— Begin —

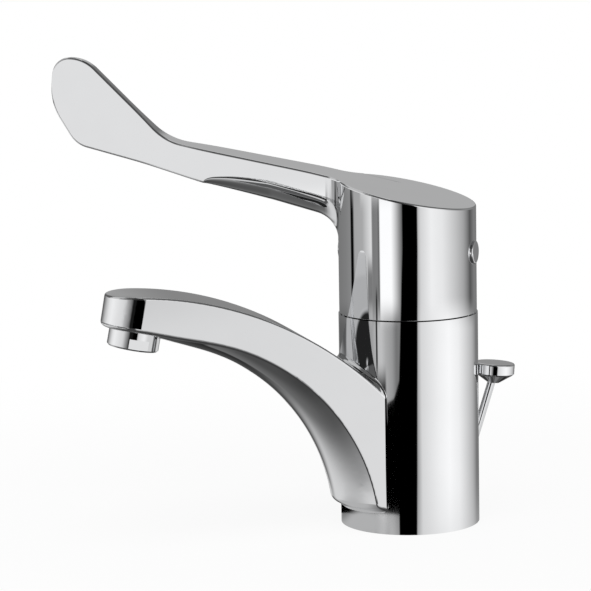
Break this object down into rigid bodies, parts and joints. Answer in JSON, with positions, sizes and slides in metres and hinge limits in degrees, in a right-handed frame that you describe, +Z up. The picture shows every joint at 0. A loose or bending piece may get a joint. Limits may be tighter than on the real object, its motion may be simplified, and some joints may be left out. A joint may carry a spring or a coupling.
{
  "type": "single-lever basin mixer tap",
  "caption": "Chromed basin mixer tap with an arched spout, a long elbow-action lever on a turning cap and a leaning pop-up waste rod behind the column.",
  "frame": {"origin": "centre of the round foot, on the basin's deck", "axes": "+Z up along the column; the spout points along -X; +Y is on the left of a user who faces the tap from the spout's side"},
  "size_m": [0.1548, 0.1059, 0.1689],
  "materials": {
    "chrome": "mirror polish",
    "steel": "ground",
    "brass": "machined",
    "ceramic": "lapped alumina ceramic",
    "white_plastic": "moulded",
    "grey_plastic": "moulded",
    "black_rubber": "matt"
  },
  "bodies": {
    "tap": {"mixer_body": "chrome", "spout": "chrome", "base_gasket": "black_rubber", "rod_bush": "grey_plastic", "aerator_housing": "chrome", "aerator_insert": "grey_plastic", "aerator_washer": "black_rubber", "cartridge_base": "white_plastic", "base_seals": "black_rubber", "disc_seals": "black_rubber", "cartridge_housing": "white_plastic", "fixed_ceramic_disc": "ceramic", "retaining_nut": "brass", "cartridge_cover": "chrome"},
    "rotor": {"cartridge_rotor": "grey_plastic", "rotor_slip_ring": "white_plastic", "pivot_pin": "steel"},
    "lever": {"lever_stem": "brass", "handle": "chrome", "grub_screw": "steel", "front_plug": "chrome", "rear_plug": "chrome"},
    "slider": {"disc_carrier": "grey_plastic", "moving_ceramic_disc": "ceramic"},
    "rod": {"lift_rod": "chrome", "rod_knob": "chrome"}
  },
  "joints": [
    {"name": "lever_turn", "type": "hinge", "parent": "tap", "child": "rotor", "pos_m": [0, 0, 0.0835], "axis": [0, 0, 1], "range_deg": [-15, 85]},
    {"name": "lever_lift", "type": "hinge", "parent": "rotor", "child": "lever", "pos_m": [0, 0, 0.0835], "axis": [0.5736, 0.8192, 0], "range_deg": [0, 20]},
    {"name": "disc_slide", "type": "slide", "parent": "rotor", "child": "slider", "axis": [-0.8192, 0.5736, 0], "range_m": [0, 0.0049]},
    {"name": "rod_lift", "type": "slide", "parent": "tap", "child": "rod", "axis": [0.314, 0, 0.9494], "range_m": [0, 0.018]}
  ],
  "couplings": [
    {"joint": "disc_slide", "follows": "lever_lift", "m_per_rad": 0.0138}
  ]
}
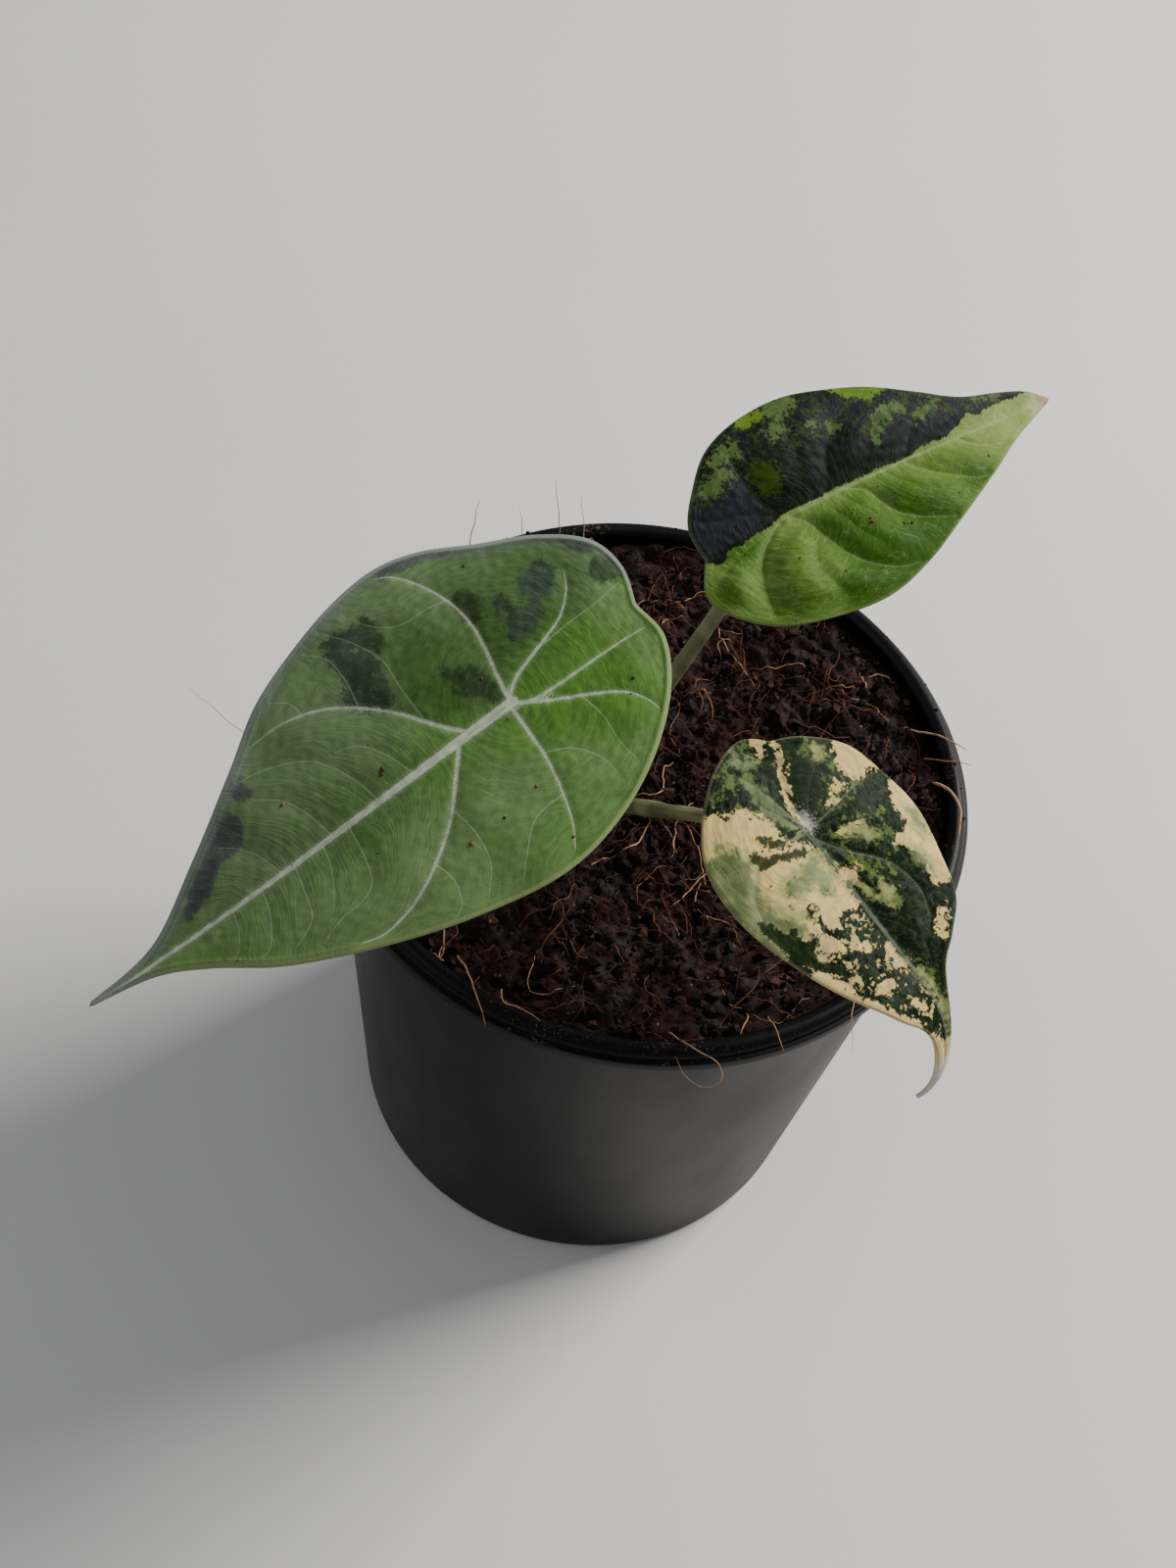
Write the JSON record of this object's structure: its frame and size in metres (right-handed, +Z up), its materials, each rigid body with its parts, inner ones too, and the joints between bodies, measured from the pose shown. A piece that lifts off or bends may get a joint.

— End —

TASK STATEMENT:
Copy every line of the records above that holds the word "materials".

ANSWER:
  "materials": {
Write the JSON record of this object's structure: its frame and size in metres (right-handed, +Z up), its materials, each rigid body with its parts, inner ones too, and the joints between bodies, measured from the pose shown. A piece that lifts off or bends may get a joint.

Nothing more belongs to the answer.